**Raw data:**
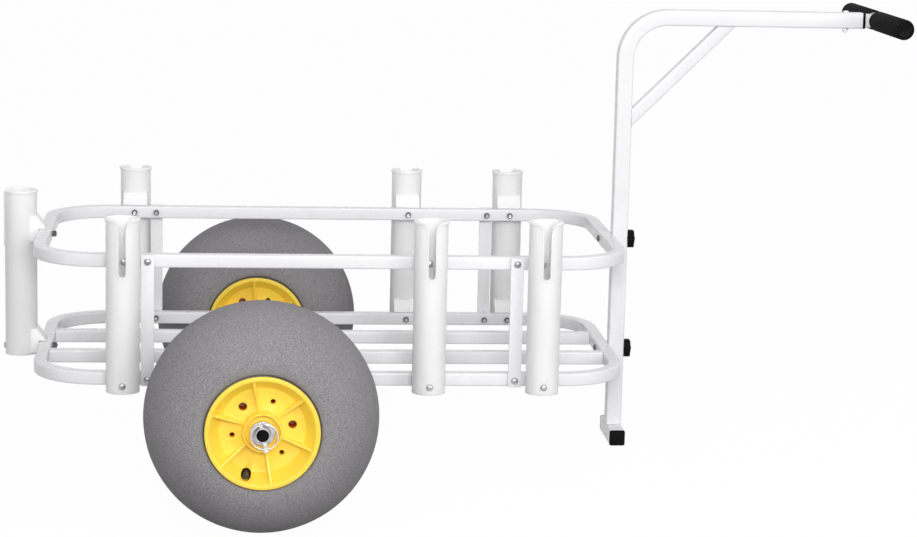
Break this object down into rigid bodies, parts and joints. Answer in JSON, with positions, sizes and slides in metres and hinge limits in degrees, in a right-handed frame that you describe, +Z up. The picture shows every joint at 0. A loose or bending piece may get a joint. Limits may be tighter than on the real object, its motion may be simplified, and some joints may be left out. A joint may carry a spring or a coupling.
{
  "type": "fishing trolley",
  "caption": "Fishing trolley: open rail basket on balloon wheels, slotted rod holders round it, and a bent, braced handle post with a T-handle and a ground foot.",
  "frame": {"origin": "on the ground, under the middle of the bounding box, with the trolley standing on its wheels and its foot", "axes": "+X towards the handle, +Y to the trolley's left (the far side in the picture), +Z up; the basket leans nose-down by 4.4 degrees"},
  "size_m": [1.3831, 0.9716, 0.6656],
  "materials": {
    "white_paint": "white gloss powder coat",
    "white_plastic": "satin",
    "yellow_plastic": "satin",
    "black_plastic": "matte",
    "tyre_rubber": "matte, light grey",
    "foam": "matte foam",
    "zinc_steel": "zinc plated",
    "bush_plastic": "plain"
  },
  "bodies": {
    "frame": {"lower_ring": "white_paint", "upper_ring": "white_paint", "floor_slat_right": "white_paint", "upright_rear_right": "white_paint", "upright_front_right": "white_paint", "floor_slat_left": "white_paint", "upright_rear_left": "white_paint", "upright_front_left": "white_paint", "rod_holder_end": "white_plastic", "holder_bolt_end": "zinc_steel", "rod_holder_rear_right": "white_plastic", "holder_bolt_rear_right": "zinc_steel", "rod_holder_rear_left": "white_plastic", "holder_bolt_rear_left": "zinc_steel", "rod_holder_middle_right": "white_plastic", "holder_bolt_middle_right": "zinc_steel", "rod_holder_middle_left": "white_plastic", "holder_bolt_middle_left": "zinc_steel", "rod_holder_front_right": "white_plastic", "holder_bolt_front_right": "zinc_steel", "rod_holder_front_left": "white_plastic", "holder_bolt_front_left": "zinc_steel", "axle_beam": "white_paint", "axle": "zinc_steel", "washer_right": "zinc_steel", "axle_plug_right": "black_plastic", "linch_pin_right": "zinc_steel", "washer_left": "zinc_steel", "axle_plug_left": "black_plastic", "linch_pin_left": "zinc_steel", "handle_post": "white_paint", "handle_brace": "white_paint", "foot_bar": "white_paint", "foot_cap_right": "black_plastic", "foot_cap_left": "black_plastic", "arm_collar": "black_plastic", "handle_bolt": "zinc_steel", "handle_bar": "white_paint", "grip_right": "foam", "grip_plug_right": "black_plastic", "grip_left": "foam", "grip_plug_left": "black_plastic", "knob_bolt_lower": "zinc_steel", "knob_bolt_upper": "zinc_steel"},
    "linch_ring_right": {"linch_ring_right": "zinc_steel"},
    "linch_ring_left": {"linch_ring_left": "zinc_steel"},
    "knob_lower": {"knob_lower": "black_plastic"},
    "knob_upper": {"knob_upper": "black_plastic"},
    "wheel_right": {"tyre_right": "tyre_rubber", "hub_outer_right": "yellow_plastic", "hub_inner_right": "yellow_plastic", "valve_right": "black_plastic", "bush_right": "bush_plastic"},
    "wheel_left": {"tyre_left": "tyre_rubber", "hub_outer_left": "yellow_plastic", "hub_inner_left": "yellow_plastic", "valve_left": "black_plastic", "bush_left": "bush_plastic"}
  },
  "joints": [
    {"name": "wheel_right_spin", "type": "hinge", "parent": "frame", "child": "wheel_right", "pos_m": [-0.30574, -0.3725, 0.165], "axis": [0, 1, 0], "continuous": true},
    {"name": "wheel_left_spin", "type": "hinge", "parent": "frame", "child": "wheel_left", "pos_m": [-0.30574, 0.3725, 0.165], "axis": [0, 1, 0], "continuous": true},
    {"name": "knob_lower_turn", "type": "hinge", "parent": "frame", "child": "knob_lower", "pos_m": [0.2666, 0, 0.14338], "axis": [0.997, 0, -0.0775], "continuous": true},
    {"name": "knob_upper_turn", "type": "hinge", "parent": "frame", "child": "knob_upper", "pos_m": [0.27999, 0, 0.31556], "axis": [0.997, 0, -0.0775], "continuous": true},
    {"name": "linch_ring_right_flip", "type": "hinge", "parent": "frame", "child": "linch_ring_right", "pos_m": [-0.30254, -0.4778, 0.14374], "axis": [0.9889, 0, 0.1488], "range_deg": [0, 150]},
    {"name": "linch_ring_left_flip", "type": "hinge", "parent": "frame", "child": "linch_ring_left", "pos_m": [-0.31219, 0.4778, 0.14449], "axis": [-0.954, 0, 0.2998], "range_deg": [0, 150]}
  ]
}
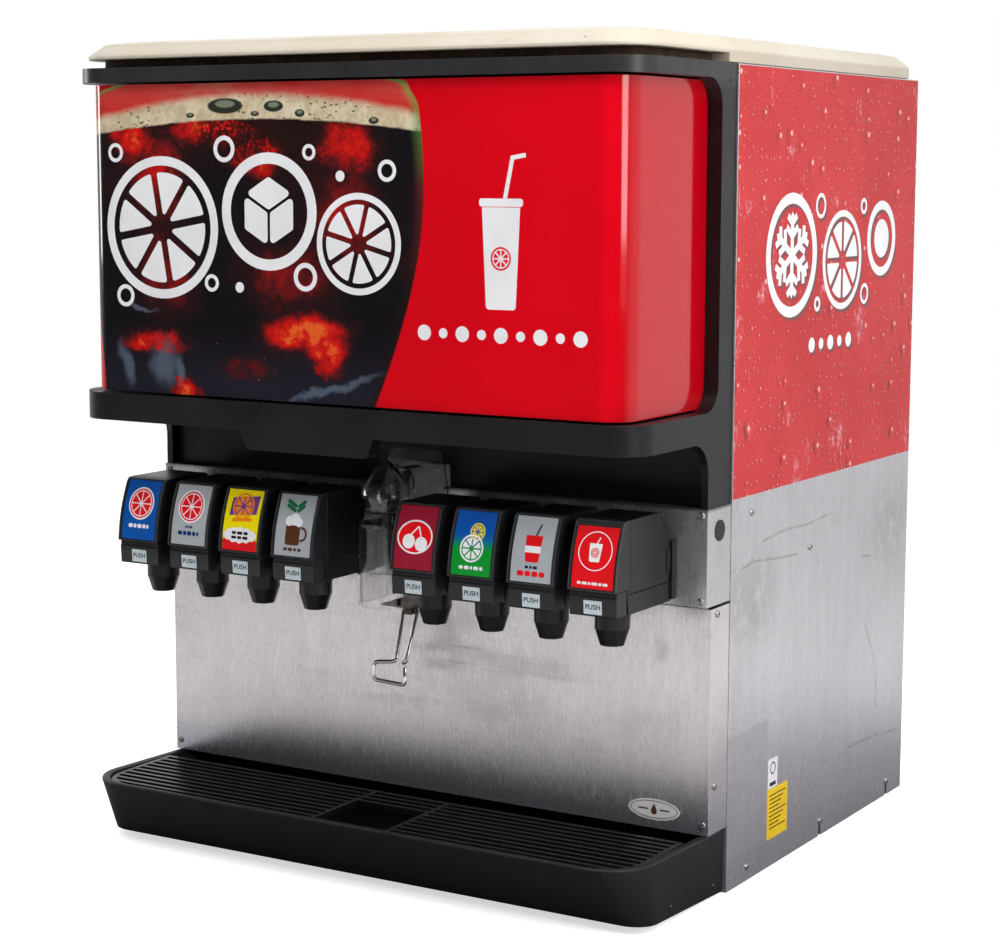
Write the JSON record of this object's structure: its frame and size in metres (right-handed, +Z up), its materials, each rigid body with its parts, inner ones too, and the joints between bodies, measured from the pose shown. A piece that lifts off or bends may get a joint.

**Problem description:** Quote the listing in full, please, keeping every line exact.

**Output of the exercise:**
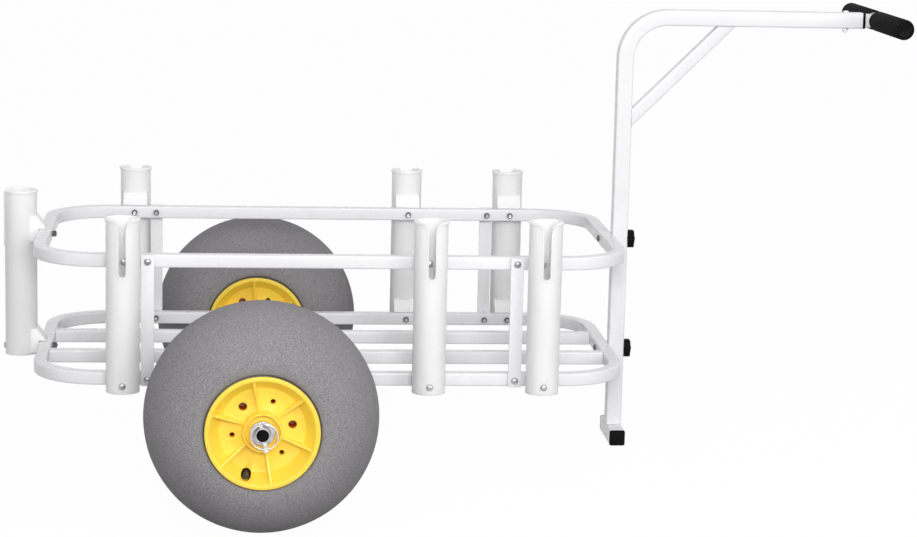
Break this object down into rigid bodies, parts and joints. Answer in JSON, with positions, sizes and slides in metres and hinge limits in degrees, in a right-handed frame that you describe, +Z up. The picture shows every joint at 0. A loose or bending piece may get a joint. Limits may be tighter than on the real object, its motion may be simplified, and some joints may be left out. A joint may carry a spring or a coupling.
{
  "type": "fishing trolley",
  "caption": "Fishing trolley: open rail basket on balloon wheels, slotted rod holders round it, and a bent, braced handle post with a T-handle and a ground foot.",
  "frame": {"origin": "on the ground, under the middle of the bounding box, with the trolley standing on its wheels and its foot", "axes": "+X towards the handle, +Y to the trolley's left (the far side in the picture), +Z up; the basket leans nose-down by 4.4 degrees"},
  "size_m": [1.3831, 0.9716, 0.6656],
  "materials": {
    "white_paint": "white gloss powder coat",
    "white_plastic": "satin",
    "yellow_plastic": "satin",
    "black_plastic": "matte",
    "tyre_rubber": "matte, light grey",
    "foam": "matte foam",
    "zinc_steel": "zinc plated",
    "bush_plastic": "plain"
  },
  "bodies": {
    "frame": {"lower_ring": "white_paint", "upper_ring": "white_paint", "floor_slat_right": "white_paint", "upright_rear_right": "white_paint", "upright_front_right": "white_paint", "floor_slat_left": "white_paint", "upright_rear_left": "white_paint", "upright_front_left": "white_paint", "rod_holder_end": "white_plastic", "holder_bolt_end": "zinc_steel", "rod_holder_rear_right": "white_plastic", "holder_bolt_rear_right": "zinc_steel", "rod_holder_rear_left": "white_plastic", "holder_bolt_rear_left": "zinc_steel", "rod_holder_middle_right": "white_plastic", "holder_bolt_middle_right": "zinc_steel", "rod_holder_middle_left": "white_plastic", "holder_bolt_middle_left": "zinc_steel", "rod_holder_front_right": "white_plastic", "holder_bolt_front_right": "zinc_steel", "rod_holder_front_left": "white_plastic", "holder_bolt_front_left": "zinc_steel", "axle_beam": "white_paint", "axle": "zinc_steel", "washer_right": "zinc_steel", "axle_plug_right": "black_plastic", "linch_pin_right": "zinc_steel", "washer_left": "zinc_steel", "axle_plug_left": "black_plastic", "linch_pin_left": "zinc_steel", "handle_post": "white_paint", "handle_brace": "white_paint", "foot_bar": "white_paint", "foot_cap_right": "black_plastic", "foot_cap_left": "black_plastic", "arm_collar": "black_plastic", "handle_bolt": "zinc_steel", "handle_bar": "white_paint", "grip_right": "foam", "grip_plug_right": "black_plastic", "grip_left": "foam", "grip_plug_left": "black_plastic", "knob_bolt_lower": "zinc_steel", "knob_bolt_upper": "zinc_steel"},
    "linch_ring_right": {"linch_ring_right": "zinc_steel"},
    "linch_ring_left": {"linch_ring_left": "zinc_steel"},
    "knob_lower": {"knob_lower": "black_plastic"},
    "knob_upper": {"knob_upper": "black_plastic"},
    "wheel_right": {"tyre_right": "tyre_rubber", "hub_outer_right": "yellow_plastic", "hub_inner_right": "yellow_plastic", "valve_right": "black_plastic", "bush_right": "bush_plastic"},
    "wheel_left": {"tyre_left": "tyre_rubber", "hub_outer_left": "yellow_plastic", "hub_inner_left": "yellow_plastic", "valve_left": "black_plastic", "bush_left": "bush_plastic"}
  },
  "joints": [
    {"name": "wheel_right_spin", "type": "hinge", "parent": "frame", "child": "wheel_right", "pos_m": [-0.30574, -0.3725, 0.165], "axis": [0, 1, 0], "continuous": true},
    {"name": "wheel_left_spin", "type": "hinge", "parent": "frame", "child": "wheel_left", "pos_m": [-0.30574, 0.3725, 0.165], "axis": [0, 1, 0], "continuous": true},
    {"name": "knob_lower_turn", "type": "hinge", "parent": "frame", "child": "knob_lower", "pos_m": [0.2666, 0, 0.14338], "axis": [0.997, 0, -0.0775], "continuous": true},
    {"name": "knob_upper_turn", "type": "hinge", "parent": "frame", "child": "knob_upper", "pos_m": [0.27999, 0, 0.31556], "axis": [0.997, 0, -0.0775], "continuous": true},
    {"name": "linch_ring_right_flip", "type": "hinge", "parent": "frame", "child": "linch_ring_right", "pos_m": [-0.30254, -0.4778, 0.14374], "axis": [0.9889, 0, 0.1488], "range_deg": [0, 150]},
    {"name": "linch_ring_left_flip", "type": "hinge", "parent": "frame", "child": "linch_ring_left", "pos_m": [-0.31219, 0.4778, 0.14449], "axis": [-0.954, 0, 0.2998], "range_deg": [0, 150]}
  ]
}
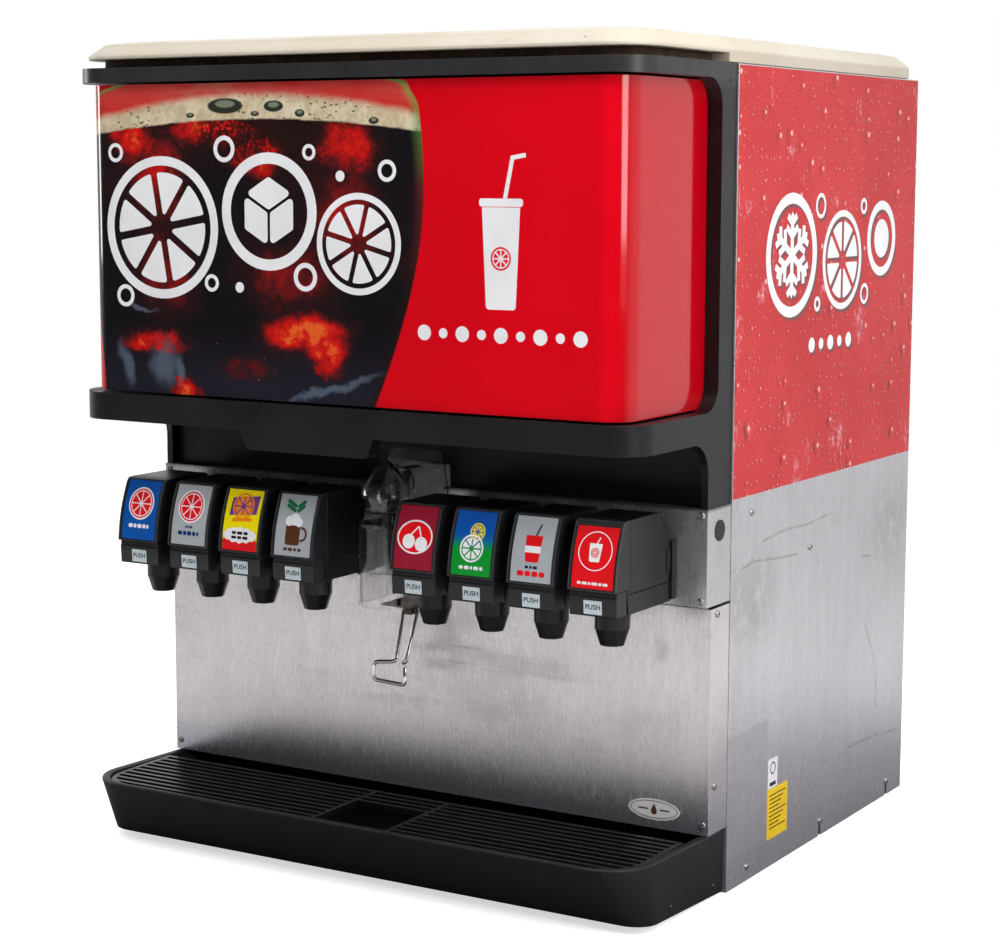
Write the JSON record of this object's structure: its frame and size in metres (right-handed, +Z up), its materials, each rigid body with its parts, inner ones too, and the joints between bodies, measured from the pose shown. A piece that lifts off or bends may get a joint.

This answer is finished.